**Exercise brief:** Would you quote the material below in full and unchanged?

--------

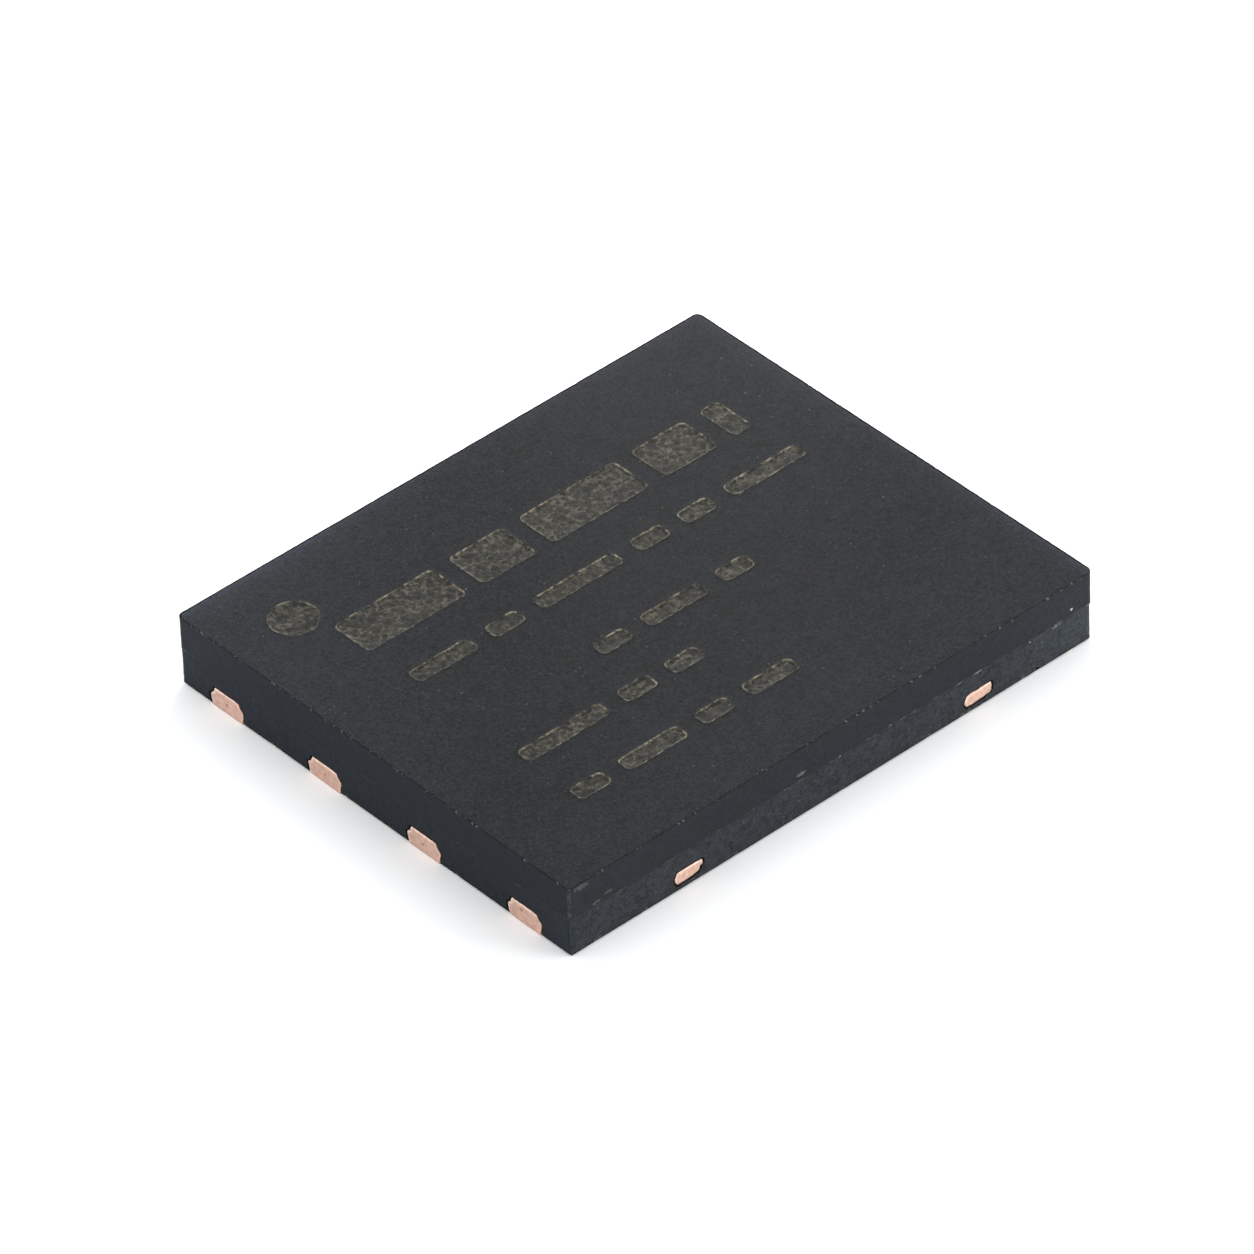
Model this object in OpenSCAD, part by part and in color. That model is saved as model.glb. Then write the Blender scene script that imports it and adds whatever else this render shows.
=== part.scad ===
// Flash memory chip in a flat leadless surface-mount package.
// A saw-cut moulded body is cast over an etched copper lead frame: four
// contacts on each short side and one thermal pad with four tie bars. The
// silicon die is glued to the pad and wired to the contacts inside the body.
//
// Millimetres. Origin at the middle of the seating plane, +X along the long
// side, +Z up. Contact 1 is at the -X +Y corner, 1 to 4 run down the -X side
// and 5 to 8 run up the +X side.

/* [Moulded body] */
// Length of the body along X
body_length = 6.0; // [5.9:0.01:6.1]
// Width of the body along Y
body_width = 5.0; // [4.9:0.01:5.1]
// Overall height above the seating plane
body_height = 0.75; // [0.72:0.01:0.8]
// Gap between the seating plane and the underside of the moulding
standoff = 0.02; // [0.01:0.005:0.04]
// Radius of the four upright corners
corner_radius = 0.06; // [0.04:0.01:0.15]
// Height of the line round the sides where the first, wider saw cut stops
cut_line_height = 0.40; // [0.3:0.01:0.5]
// How far the wider cut sets the lower half of each side back
cut_inset = 0.012; // [0.004:0.002:0.03]

/* [Lead frame] */
// Thickness of the copper sheet
frame_thickness = 0.203; // [0.18:0.001:0.22]
// Height above which the half-etched lips and tie bars are full metal
half_etch_height = 0.10; // [0.08:0.005:0.12]
// Spacing of the contacts
contact_pitch = 1.27; // [1.25:0.005:1.29]
// Width of a contact at its soldering face
contact_width = 0.40; // [0.35:0.01:0.45]
// Length of a contact's soldering face
contact_length = 0.60; // [0.5:0.01:0.7]
// How far the etched flanks swell past the soldering face, each side
contact_swell = 0.015; // [0.005:0.005:0.03]
// Width of a contact's lip that is locked in the moulding
lip_width = 0.50; // [0.46:0.01:0.56]
// Length of the thermal pad's face along X
pad_length = 3.40; // [3.2:0.01:3.5]
// Width of the thermal pad's face along Y
pad_width = 4.30; // [4.1:0.01:4.36]
// Chamfer at the thermal pad's corner beside contact 1
pad_chamfer = 0.35; // [0.2:0.01:0.45]
// Overhang of the pad's half-etched rim along X
pad_rim_x = 0.15; // [0.1:0.01:0.2]
// Overhang of the pad's half-etched rim along Y
pad_rim_y = 0.10; // [0.06:0.01:0.12]
// Distance of the tie bars from the middle, along X
tie_bar_x = 1.66; // [1.6:0.01:1.68]
// Width of a tie bar
tie_bar_width = 0.33; // [0.26:0.01:0.34]
// Height of a tie bar's lower face
tie_bar_floor = 0.08; // [0.07:0.005:0.1]

/* [Die] */
// Length of the die along X
die_length = 2.70; // [2.4:0.01:2.8]
// Width of the die along Y
die_width = 3.50; // [3.2:0.01:3.6]
// Thickness of the die
die_thickness = 0.20; // [0.15:0.01:0.22]
// Thickness of the adhesive film under the die
film_thickness = 0.02; // [0.015:0.005:0.03]

/* [Bond wires] */
// Diameter of a bond wire
wire_diameter = 0.023; // [0.02:0.001:0.025]
// Height of the control point that shapes the top of each wire's loop
loop_height = 0.64; // [0.58:0.01:0.66]
// Distance of the wires' first bond from the middle, along X
first_bond_x = 1.27; // [1.2:0.01:1.3]
// Distance of the wires' second bond from the middle, along X
second_bond_x = 2.52; // [2.46:0.01:2.56]

/* [Etched marks] */
// Depth of the laser-etched marks on the top
mark_depth = 0.012; // [0.008:0.002:0.02]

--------

**Task solution:**
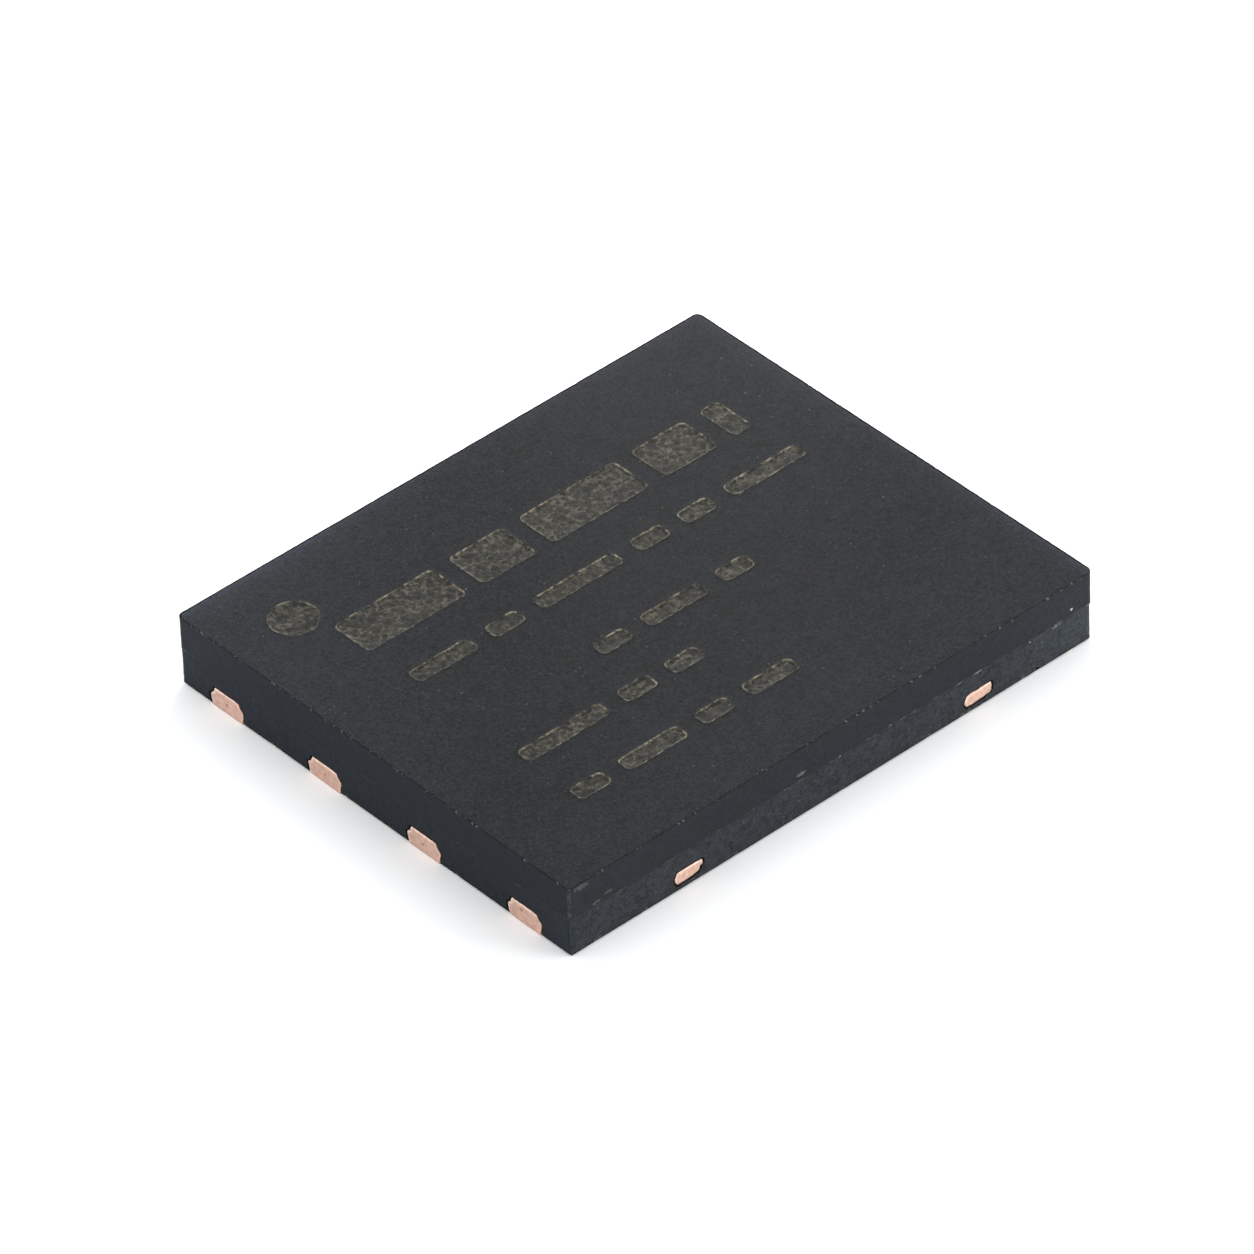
Model this object in OpenSCAD, part by part and in color. That model is saved as model.glb. Then write the Blender scene script that imports it and adds whatever else this render shows.
=== part.scad ===
// Flash memory chip in a flat leadless surface-mount package.
// A saw-cut moulded body is cast over an etched copper lead frame: four
// contacts on each short side and one thermal pad with four tie bars. The
// silicon die is glued to the pad and wired to the contacts inside the body.
//
// Millimetres. Origin at the middle of the seating plane, +X along the long
// side, +Z up. Contact 1 is at the -X +Y corner, 1 to 4 run down the -X side
// and 5 to 8 run up the +X side.

/* [Moulded body] */
// Length of the body along X
body_length = 6.0; // [5.9:0.01:6.1]
// Width of the body along Y
body_width = 5.0; // [4.9:0.01:5.1]
// Overall height above the seating plane
body_height = 0.75; // [0.72:0.01:0.8]
// Gap between the seating plane and the underside of the moulding
standoff = 0.02; // [0.01:0.005:0.04]
// Radius of the four upright corners
corner_radius = 0.06; // [0.04:0.01:0.15]
// Height of the line round the sides where the first, wider saw cut stops
cut_line_height = 0.40; // [0.3:0.01:0.5]
// How far the wider cut sets the lower half of each side back
cut_inset = 0.012; // [0.004:0.002:0.03]

/* [Lead frame] */
// Thickness of the copper sheet
frame_thickness = 0.203; // [0.18:0.001:0.22]
// Height above which the half-etched lips and tie bars are full metal
half_etch_height = 0.10; // [0.08:0.005:0.12]
// Spacing of the contacts
contact_pitch = 1.27; // [1.25:0.005:1.29]
// Width of a contact at its soldering face
contact_width = 0.40; // [0.35:0.01:0.45]
// Length of a contact's soldering face
contact_length = 0.60; // [0.5:0.01:0.7]
// How far the etched flanks swell past the soldering face, each side
contact_swell = 0.015; // [0.005:0.005:0.03]
// Width of a contact's lip that is locked in the moulding
lip_width = 0.50; // [0.46:0.01:0.56]
// Length of the thermal pad's face along X
pad_length = 3.40; // [3.2:0.01:3.5]
// Width of the thermal pad's face along Y
pad_width = 4.30; // [4.1:0.01:4.36]
// Chamfer at the thermal pad's corner beside contact 1
pad_chamfer = 0.35; // [0.2:0.01:0.45]
// Overhang of the pad's half-etched rim along X
pad_rim_x = 0.15; // [0.1:0.01:0.2]
// Overhang of the pad's half-etched rim along Y
pad_rim_y = 0.10; // [0.06:0.01:0.12]
// Distance of the tie bars from the middle, along X
tie_bar_x = 1.66; // [1.6:0.01:1.68]
// Width of a tie bar
tie_bar_width = 0.33; // [0.26:0.01:0.34]
// Height of a tie bar's lower face
tie_bar_floor = 0.08; // [0.07:0.005:0.1]

/* [Die] */
// Length of the die along X
die_length = 2.70; // [2.4:0.01:2.8]
// Width of the die along Y
die_width = 3.50; // [3.2:0.01:3.6]
// Thickness of the die
die_thickness = 0.20; // [0.15:0.01:0.22]
// Thickness of the adhesive film under the die
film_thickness = 0.02; // [0.015:0.005:0.03]

/* [Bond wires] */
// Diameter of a bond wire
wire_diameter = 0.023; // [0.02:0.001:0.025]
// Height of the control point that shapes the top of each wire's loop
loop_height = 0.64; // [0.58:0.01:0.66]
// Distance of the wires' first bond from the middle, along X
first_bond_x = 1.27; // [1.2:0.01:1.3]
// Distance of the wires' second bond from the middle, along X
second_bond_x = 2.52; // [2.46:0.01:2.56]

/* [Etched marks] */
// Depth of the laser-etched marks on the top
mark_depth = 0.012; // [0.008:0.002:0.02]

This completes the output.